Springfield hasn’t been much of a zone team this year, but McClendon chose to roll with it on several instances. Emerson started off hot from downtown, and switching to a zone invites the Lions to shoot even more. The difference between a zone defense and man is the rhythm in which those threes are taken. After knocking down five of its first 12 threes, Emerson shot 4-for-13 following the switch to zone.

“We had to stagnate their offense somehow, so we kept throwing that zone at them,” McClendon said. “It kind of changed the points of where they were getting their shots from. They couldn’t play inside-outside, so it mixed them up for a while.”

Throughout the entire week leading up to Wednesday’s game with Emerson, Curtiss Blische heard all about the Lions’ best player, Jarred Houston. 

The Emerson center is widely regarded as the best big man in the NEWMAC, and it was Blische’s duty to shut him down. 

Houston’s success only told half of the story.

Blische erupted for 17 points, 11 rebounds and turned in the highest +/- on the team – hanging toe-to-toe with Houston the entire way. If it weren’t for Blische dealing with foul trouble much of the first half and during the latter portion of the second, his statline surely would’ve looked similar to Houston’s.

“You’re not gonna find too many guys who prepare like he (Blische) does,” McClendon said. “No matter the task, he’s up for it. He doesn’t question it, he doesn’t look down on it. You want him to battle with a guy, he’s going to battle with him. He was up for the task, and he had himself a nice game.”

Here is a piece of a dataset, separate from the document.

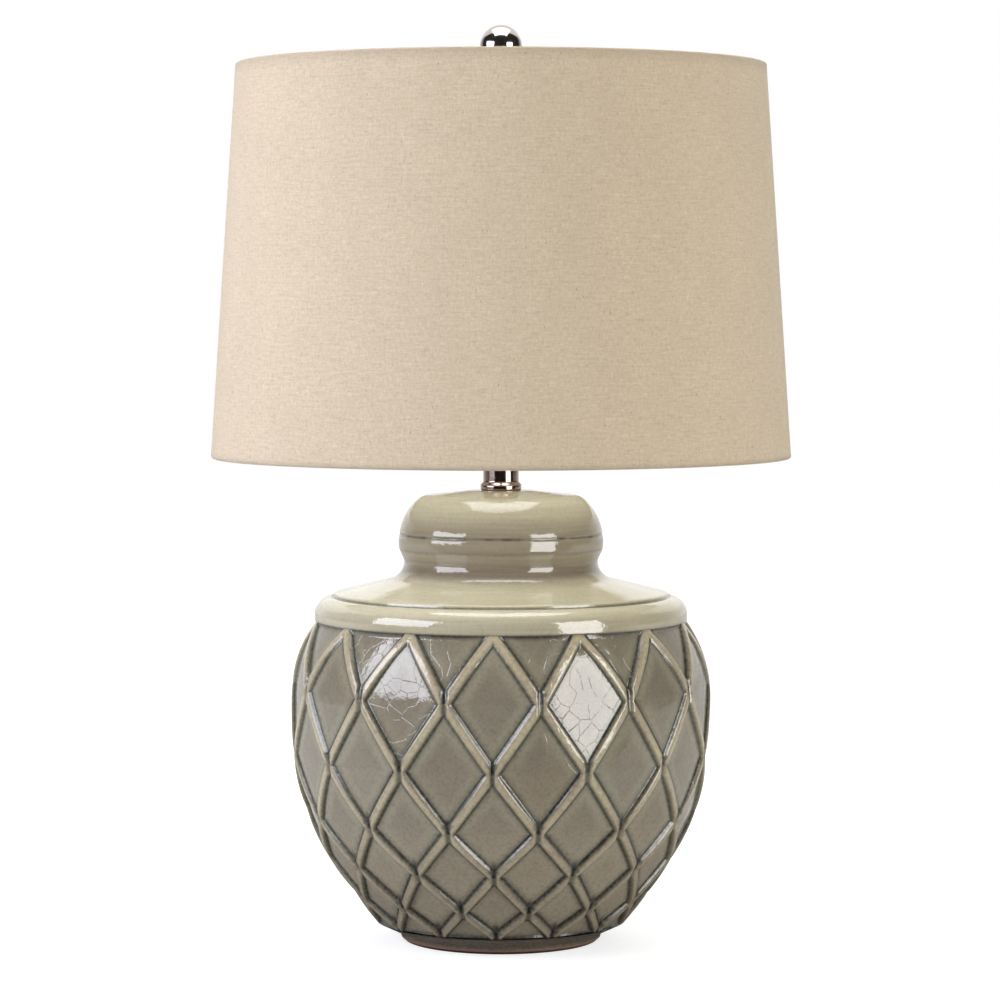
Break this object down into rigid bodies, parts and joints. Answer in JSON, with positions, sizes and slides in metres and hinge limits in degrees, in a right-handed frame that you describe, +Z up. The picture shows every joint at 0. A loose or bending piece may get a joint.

Regardless of the scoreboard, Blische has constantly conveyed a tenacious effort this Pride team needs. They can always count on him to work his tail off in any circumstance.

“I just saw toughness tonight,” Bray said of Blische. “I mean, Curt, for our team, is our spark. He comes in and gives 110% in practice. Everyday. We already know what we’re gonna get from him in games, because he works harder than anyone. So he deserves everything.”